Along with ownership and management, a “large amount of accumulated knowledge” from MOL would also arrive at NIS, which would probably bring “improvements in refining and marketing”, Štern believes.

In November, Hungary secured a one-year postponement of US sanctions on the import of Russian oil, which could also be significant for the fate of NIS.

MOL’s plans for the Pančevo refinery will depend on this, but also on JANAF’s capacity to meet the future needs of refineries in Slovakia, Hungary and Serbia.

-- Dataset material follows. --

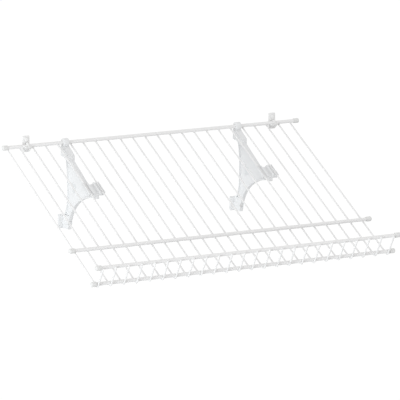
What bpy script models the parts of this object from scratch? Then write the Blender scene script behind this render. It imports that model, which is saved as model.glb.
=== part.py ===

If that capacity proves insufficient, “the question is what would then be in MOL’s commercial interest – to close Pančevo or not to use Rijeka, which has a different position because it is on the sea and can receive any kind of oil at lower prices”, says Štern.

“After Croatia’s and INA’s experience with MOL, I would always rather sell such a company to someone who is not my neighbour, with whom I do not share a border, because interests can overlap.

“The surplus capacity of MOL’s refineries was reflected in Croatia, and it could similarly be reflected in Serbia,” the Croatian expert concludes.

MOL in figures

The company was founded in 1957 as a national oil and gas enterprise headquartered in Budapest, the capital of Hungary, and has operated under its current name since 1 October 1991.

Its current market value is almost eight billion dollars; it operates in more than 30 countries and employs over 25,000 people, according to the company’s website.

In the Balkans, it is present in Romania, the first country to which it expanded its operations back in 1995, as well as in Serbia, Montenegro, Bosnia and Herzegovina, Slovenia and Croatia.

In addition to countries in Central and Eastern Europe, MOL also operates in Egypt, Iraq, Kazakhstan, Azerbaijan and Pakistan.

It owns three oil refineries, around 2,400 petrol stations and two petrochemical processing plants. The main oil refinery is in Százhalombatta near Budapest, while the remaining two are in the vicinity of Bratislava in Slovakia and in Rijeka in Croatia.